Stored data
>> Start
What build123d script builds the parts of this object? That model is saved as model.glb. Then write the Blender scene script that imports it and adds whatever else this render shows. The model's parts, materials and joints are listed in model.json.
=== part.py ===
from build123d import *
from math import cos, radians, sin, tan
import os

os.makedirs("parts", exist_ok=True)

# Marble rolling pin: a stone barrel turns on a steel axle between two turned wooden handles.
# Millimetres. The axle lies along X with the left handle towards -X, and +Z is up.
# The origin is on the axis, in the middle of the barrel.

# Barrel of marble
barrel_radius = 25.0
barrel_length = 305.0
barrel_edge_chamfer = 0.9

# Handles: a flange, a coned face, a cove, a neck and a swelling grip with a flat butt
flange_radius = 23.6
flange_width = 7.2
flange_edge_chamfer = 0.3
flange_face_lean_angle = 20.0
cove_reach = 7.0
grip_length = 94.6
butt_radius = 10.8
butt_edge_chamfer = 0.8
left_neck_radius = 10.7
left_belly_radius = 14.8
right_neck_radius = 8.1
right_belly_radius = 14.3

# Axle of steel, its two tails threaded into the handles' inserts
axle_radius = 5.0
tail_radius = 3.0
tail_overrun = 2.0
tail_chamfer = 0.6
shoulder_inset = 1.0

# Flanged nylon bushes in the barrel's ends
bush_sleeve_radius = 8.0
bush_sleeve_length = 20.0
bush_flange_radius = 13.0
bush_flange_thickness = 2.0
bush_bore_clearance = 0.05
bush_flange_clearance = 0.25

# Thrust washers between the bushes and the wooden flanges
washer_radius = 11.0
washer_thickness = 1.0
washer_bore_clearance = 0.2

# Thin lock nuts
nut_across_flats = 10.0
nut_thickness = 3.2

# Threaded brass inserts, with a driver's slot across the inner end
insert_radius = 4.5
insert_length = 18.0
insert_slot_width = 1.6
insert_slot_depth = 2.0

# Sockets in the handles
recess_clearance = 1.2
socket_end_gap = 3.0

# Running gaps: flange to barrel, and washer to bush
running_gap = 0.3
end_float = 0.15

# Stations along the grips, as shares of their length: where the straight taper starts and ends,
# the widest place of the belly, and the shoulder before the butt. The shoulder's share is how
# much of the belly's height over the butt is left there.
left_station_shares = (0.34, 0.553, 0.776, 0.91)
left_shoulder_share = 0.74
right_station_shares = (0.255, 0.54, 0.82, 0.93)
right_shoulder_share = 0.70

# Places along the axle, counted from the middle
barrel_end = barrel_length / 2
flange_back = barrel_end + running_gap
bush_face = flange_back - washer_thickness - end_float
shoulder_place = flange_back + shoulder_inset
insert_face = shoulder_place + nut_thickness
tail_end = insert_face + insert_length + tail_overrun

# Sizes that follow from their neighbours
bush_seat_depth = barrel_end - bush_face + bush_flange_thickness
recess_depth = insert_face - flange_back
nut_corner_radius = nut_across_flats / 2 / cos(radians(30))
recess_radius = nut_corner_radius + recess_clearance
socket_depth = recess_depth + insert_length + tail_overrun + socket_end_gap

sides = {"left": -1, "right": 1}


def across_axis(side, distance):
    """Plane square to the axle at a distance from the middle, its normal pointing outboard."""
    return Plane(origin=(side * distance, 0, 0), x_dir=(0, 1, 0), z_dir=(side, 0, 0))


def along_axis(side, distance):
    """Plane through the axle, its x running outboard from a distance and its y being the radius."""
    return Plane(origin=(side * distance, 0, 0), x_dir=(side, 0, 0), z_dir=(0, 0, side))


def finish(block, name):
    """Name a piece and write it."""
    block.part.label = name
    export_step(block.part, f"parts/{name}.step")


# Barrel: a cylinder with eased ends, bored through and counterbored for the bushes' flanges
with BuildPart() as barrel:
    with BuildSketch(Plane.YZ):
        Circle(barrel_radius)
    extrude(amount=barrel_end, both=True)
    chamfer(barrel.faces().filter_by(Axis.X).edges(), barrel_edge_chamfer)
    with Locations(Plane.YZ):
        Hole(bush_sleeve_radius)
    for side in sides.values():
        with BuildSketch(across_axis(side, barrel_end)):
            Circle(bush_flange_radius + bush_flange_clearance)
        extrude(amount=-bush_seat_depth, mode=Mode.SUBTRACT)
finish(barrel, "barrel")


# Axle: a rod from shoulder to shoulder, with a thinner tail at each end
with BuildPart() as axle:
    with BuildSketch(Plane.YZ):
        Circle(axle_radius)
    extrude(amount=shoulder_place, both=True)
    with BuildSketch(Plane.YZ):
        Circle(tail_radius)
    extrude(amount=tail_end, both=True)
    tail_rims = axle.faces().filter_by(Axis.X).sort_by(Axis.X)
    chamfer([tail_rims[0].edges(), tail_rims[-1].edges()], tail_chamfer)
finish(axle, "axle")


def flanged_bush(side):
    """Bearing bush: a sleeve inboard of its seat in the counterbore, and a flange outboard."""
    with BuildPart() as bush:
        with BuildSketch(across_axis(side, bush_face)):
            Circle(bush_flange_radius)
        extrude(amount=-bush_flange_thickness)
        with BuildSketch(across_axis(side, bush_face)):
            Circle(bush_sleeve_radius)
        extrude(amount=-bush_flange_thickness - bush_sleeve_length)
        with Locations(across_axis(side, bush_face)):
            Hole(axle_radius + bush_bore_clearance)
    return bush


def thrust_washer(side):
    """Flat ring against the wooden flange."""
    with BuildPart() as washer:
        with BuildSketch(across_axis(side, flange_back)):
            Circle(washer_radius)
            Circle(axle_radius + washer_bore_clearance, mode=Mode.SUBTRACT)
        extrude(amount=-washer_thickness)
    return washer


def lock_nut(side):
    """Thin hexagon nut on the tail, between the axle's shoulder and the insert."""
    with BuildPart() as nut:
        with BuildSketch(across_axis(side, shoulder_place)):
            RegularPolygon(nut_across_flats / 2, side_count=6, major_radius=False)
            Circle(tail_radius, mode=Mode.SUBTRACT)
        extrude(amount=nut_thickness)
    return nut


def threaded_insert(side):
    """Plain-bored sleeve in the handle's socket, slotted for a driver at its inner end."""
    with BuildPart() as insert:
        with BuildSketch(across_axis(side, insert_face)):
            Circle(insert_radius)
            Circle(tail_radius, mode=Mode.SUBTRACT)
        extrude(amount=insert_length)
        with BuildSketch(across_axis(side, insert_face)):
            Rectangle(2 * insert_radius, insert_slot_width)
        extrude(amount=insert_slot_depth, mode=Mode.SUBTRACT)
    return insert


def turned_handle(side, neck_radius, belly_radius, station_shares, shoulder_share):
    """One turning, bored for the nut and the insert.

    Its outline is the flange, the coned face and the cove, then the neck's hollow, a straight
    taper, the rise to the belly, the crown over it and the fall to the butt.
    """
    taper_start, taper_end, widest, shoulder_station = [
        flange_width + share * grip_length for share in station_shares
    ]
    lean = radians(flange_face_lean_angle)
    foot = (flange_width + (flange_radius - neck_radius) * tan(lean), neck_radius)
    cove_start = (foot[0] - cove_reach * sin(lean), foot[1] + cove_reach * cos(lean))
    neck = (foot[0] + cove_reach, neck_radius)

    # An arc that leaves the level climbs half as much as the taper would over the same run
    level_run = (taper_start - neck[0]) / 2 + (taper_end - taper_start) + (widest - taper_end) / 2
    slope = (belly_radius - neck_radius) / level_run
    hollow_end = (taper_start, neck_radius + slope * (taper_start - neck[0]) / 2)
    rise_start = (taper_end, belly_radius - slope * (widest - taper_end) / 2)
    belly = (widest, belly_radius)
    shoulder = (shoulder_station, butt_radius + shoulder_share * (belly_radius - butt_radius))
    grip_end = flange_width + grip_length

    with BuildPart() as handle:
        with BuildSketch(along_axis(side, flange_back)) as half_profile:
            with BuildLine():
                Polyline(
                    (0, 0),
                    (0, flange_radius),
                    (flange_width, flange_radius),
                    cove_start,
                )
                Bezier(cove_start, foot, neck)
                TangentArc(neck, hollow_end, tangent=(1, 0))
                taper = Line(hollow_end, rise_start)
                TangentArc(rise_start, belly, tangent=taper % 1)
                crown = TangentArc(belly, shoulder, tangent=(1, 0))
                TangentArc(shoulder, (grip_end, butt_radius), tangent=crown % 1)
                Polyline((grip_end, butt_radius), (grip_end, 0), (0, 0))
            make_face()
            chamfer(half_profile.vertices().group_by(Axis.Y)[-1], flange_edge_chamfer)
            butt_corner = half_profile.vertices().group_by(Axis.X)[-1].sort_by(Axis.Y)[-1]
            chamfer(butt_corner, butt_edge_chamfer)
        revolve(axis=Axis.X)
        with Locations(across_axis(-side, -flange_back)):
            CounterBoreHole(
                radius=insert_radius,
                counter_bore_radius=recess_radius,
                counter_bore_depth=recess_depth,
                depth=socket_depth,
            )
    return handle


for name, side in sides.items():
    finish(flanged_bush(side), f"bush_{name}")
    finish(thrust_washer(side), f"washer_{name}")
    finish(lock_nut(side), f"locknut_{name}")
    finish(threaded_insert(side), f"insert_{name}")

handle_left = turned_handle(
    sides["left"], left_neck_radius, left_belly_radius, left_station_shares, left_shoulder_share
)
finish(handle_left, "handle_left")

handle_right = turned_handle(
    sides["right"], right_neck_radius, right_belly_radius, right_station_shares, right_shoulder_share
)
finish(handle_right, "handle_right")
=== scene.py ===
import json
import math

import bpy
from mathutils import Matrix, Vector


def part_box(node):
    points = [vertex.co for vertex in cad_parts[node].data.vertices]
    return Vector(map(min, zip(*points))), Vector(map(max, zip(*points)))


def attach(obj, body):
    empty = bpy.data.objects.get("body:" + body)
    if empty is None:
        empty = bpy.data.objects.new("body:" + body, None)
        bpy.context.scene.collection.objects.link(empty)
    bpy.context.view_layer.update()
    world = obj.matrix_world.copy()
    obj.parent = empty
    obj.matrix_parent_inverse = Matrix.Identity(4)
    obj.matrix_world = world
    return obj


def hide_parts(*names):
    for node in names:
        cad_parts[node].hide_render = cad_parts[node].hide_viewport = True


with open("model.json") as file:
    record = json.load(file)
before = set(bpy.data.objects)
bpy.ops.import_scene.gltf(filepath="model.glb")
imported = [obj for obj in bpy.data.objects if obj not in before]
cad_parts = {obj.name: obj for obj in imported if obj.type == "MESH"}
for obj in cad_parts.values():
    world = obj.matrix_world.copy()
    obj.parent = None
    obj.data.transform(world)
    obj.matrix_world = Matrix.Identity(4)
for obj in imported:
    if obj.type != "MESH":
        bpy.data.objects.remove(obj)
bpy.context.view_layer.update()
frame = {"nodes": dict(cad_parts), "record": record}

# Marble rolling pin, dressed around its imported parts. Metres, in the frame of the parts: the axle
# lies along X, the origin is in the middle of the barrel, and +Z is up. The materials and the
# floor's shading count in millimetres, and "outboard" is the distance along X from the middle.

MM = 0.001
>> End
>> Start
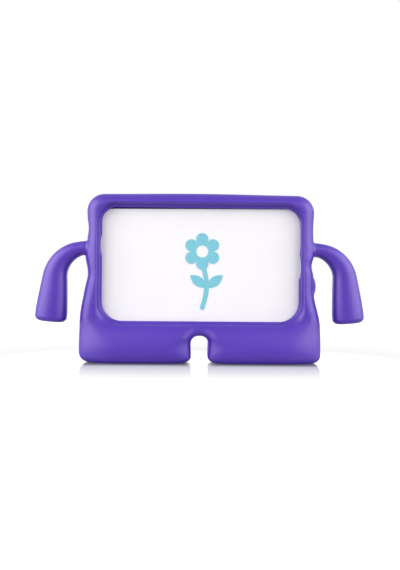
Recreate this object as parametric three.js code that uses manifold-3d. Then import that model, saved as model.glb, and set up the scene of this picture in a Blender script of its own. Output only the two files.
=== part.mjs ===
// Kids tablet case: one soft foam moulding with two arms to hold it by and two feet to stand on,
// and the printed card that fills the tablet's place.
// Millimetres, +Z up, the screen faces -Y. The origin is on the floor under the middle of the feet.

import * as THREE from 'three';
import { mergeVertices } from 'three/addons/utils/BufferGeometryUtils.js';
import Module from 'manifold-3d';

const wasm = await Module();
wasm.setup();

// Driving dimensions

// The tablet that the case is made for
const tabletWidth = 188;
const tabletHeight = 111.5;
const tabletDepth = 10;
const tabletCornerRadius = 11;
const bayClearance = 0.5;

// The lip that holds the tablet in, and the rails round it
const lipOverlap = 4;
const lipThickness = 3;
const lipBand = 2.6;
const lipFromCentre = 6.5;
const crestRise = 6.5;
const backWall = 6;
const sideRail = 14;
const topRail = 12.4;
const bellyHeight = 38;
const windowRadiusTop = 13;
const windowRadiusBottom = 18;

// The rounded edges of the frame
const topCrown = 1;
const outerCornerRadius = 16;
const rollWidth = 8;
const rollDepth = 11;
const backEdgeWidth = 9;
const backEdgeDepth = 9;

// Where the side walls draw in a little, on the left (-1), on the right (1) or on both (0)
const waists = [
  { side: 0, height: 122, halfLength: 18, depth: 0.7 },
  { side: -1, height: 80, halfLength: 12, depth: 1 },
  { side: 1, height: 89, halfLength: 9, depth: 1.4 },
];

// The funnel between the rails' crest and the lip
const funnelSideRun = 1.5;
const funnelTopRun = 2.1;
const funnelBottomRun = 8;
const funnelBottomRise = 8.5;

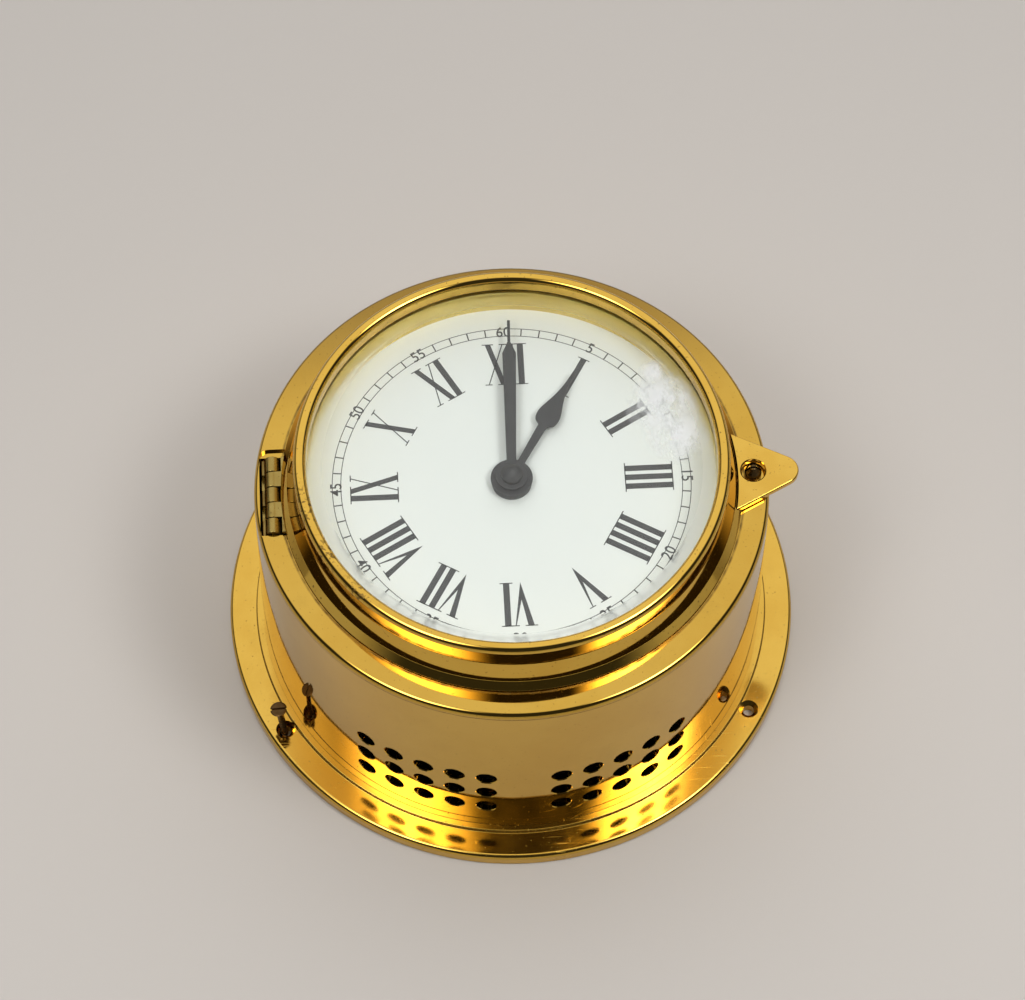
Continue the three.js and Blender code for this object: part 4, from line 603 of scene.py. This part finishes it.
>> End
>> Start
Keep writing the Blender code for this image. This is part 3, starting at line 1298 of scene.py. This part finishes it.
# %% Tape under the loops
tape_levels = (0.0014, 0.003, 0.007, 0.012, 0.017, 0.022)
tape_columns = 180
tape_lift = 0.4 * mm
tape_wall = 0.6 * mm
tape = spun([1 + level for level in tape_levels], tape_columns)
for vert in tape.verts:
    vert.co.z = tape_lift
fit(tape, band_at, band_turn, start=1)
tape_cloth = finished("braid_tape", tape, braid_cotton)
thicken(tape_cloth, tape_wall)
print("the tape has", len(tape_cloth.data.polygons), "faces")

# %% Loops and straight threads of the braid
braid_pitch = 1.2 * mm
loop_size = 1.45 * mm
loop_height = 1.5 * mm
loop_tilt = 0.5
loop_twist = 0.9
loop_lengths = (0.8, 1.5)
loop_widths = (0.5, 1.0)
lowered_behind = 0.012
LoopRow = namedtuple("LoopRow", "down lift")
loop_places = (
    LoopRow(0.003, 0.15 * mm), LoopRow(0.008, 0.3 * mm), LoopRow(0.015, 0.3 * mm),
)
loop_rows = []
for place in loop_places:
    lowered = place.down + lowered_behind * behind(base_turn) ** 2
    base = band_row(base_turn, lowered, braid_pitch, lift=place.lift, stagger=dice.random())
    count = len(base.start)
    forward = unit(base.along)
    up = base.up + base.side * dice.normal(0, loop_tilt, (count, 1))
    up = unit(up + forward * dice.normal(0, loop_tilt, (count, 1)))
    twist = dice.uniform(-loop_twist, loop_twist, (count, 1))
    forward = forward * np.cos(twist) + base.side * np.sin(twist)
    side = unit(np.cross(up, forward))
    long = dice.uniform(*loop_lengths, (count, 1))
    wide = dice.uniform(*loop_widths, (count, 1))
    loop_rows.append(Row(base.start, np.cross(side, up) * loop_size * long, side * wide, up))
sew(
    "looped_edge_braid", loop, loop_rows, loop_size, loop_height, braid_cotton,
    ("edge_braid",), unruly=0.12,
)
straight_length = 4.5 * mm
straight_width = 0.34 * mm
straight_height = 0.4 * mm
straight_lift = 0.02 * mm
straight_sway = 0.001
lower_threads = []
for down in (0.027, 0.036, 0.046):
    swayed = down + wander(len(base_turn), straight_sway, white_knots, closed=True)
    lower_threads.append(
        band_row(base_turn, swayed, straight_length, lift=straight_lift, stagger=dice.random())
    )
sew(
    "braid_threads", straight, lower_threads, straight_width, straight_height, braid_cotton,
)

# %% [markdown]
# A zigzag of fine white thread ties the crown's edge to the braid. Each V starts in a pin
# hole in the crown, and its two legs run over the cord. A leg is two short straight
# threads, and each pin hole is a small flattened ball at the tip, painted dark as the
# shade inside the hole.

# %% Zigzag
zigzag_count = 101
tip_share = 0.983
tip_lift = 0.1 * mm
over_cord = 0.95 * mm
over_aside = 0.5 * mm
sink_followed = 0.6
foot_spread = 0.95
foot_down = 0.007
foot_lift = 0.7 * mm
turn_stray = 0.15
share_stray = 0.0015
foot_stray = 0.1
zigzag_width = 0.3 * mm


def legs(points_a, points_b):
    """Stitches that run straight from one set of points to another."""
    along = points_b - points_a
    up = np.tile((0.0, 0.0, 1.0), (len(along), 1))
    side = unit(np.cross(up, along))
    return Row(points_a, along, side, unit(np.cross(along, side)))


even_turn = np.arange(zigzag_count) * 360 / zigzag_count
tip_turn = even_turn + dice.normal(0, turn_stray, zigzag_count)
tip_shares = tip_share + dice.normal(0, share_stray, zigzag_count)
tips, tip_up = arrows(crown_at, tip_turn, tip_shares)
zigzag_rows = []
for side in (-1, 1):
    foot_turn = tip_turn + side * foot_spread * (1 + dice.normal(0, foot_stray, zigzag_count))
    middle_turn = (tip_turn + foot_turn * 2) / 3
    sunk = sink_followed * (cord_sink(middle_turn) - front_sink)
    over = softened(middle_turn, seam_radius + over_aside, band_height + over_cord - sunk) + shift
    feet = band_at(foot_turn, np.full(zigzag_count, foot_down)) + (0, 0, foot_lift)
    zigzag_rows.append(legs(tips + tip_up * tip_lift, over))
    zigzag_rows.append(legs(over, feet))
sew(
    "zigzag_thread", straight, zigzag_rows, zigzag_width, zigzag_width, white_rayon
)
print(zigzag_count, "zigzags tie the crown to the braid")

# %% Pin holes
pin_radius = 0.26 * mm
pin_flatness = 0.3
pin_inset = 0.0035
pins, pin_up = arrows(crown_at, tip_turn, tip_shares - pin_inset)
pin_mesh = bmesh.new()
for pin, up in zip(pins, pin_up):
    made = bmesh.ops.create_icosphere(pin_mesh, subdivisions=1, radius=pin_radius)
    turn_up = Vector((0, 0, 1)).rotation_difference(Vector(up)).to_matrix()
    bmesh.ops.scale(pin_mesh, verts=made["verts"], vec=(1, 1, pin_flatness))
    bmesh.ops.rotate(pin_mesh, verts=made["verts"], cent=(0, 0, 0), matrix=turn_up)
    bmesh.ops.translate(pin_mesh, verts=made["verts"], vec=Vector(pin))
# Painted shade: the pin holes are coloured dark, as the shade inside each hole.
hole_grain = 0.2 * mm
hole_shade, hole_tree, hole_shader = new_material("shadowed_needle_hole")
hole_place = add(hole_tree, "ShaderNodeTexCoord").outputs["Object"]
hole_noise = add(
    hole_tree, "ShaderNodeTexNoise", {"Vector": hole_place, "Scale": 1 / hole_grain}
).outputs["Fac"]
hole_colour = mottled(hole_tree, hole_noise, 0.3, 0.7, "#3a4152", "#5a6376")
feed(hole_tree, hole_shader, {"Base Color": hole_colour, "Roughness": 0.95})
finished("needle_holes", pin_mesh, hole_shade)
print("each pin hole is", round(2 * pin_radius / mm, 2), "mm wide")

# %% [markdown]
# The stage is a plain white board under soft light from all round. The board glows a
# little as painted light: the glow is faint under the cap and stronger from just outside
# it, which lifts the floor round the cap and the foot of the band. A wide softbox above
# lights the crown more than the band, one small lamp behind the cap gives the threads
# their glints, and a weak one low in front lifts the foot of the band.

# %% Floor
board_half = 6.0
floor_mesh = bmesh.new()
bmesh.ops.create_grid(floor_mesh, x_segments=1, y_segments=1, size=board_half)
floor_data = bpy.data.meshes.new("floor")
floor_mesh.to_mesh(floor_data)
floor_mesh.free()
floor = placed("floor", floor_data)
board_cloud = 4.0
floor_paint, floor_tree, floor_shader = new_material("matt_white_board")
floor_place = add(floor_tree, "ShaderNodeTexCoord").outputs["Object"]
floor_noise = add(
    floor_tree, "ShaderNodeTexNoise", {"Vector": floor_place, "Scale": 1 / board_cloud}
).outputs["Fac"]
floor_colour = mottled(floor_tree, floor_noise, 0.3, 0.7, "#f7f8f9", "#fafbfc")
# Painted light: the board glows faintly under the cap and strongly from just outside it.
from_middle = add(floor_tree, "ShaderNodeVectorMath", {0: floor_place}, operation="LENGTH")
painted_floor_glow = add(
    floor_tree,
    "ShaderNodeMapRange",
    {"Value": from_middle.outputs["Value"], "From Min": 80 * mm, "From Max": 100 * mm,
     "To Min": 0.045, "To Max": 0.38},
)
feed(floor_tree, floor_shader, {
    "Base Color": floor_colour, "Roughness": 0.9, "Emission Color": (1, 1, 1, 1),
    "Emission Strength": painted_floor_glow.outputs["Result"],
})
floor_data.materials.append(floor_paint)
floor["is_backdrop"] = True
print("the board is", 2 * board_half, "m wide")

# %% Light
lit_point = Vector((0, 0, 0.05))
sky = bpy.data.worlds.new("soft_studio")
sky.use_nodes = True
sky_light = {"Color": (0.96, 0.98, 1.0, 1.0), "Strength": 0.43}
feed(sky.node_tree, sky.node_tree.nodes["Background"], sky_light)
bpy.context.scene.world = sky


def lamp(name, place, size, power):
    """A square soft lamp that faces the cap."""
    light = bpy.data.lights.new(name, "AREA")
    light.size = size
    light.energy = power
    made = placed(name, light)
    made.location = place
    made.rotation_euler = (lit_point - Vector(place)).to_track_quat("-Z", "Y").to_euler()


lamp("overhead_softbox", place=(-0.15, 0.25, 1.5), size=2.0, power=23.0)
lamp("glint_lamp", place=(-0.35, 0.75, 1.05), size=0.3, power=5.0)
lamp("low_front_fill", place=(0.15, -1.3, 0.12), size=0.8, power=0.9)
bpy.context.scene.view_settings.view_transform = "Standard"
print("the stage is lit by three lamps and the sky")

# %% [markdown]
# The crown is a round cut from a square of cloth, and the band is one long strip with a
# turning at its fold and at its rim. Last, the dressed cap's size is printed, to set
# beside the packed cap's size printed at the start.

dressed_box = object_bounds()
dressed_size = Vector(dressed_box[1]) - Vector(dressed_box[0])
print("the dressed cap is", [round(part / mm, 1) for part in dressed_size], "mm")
>> End
**Requirement**
Nothing but the lines from the one with "Recreate this object" to the one with "of the feet." should be echoed, both of them included, exactly as written.

**Written solution**
Recreate this object as parametric three.js code that uses manifold-3d. Then import that model, saved as model.glb, and set up the scene of this picture in a Blender script of its own. Output only the two files.
=== part.mjs ===
// Kids tablet case: one soft foam moulding with two arms to hold it by and two feet to stand on,
// and the printed card that fills the tablet's place.
// Millimetres, +Z up, the screen faces -Y. The origin is on the floor under the middle of the feet.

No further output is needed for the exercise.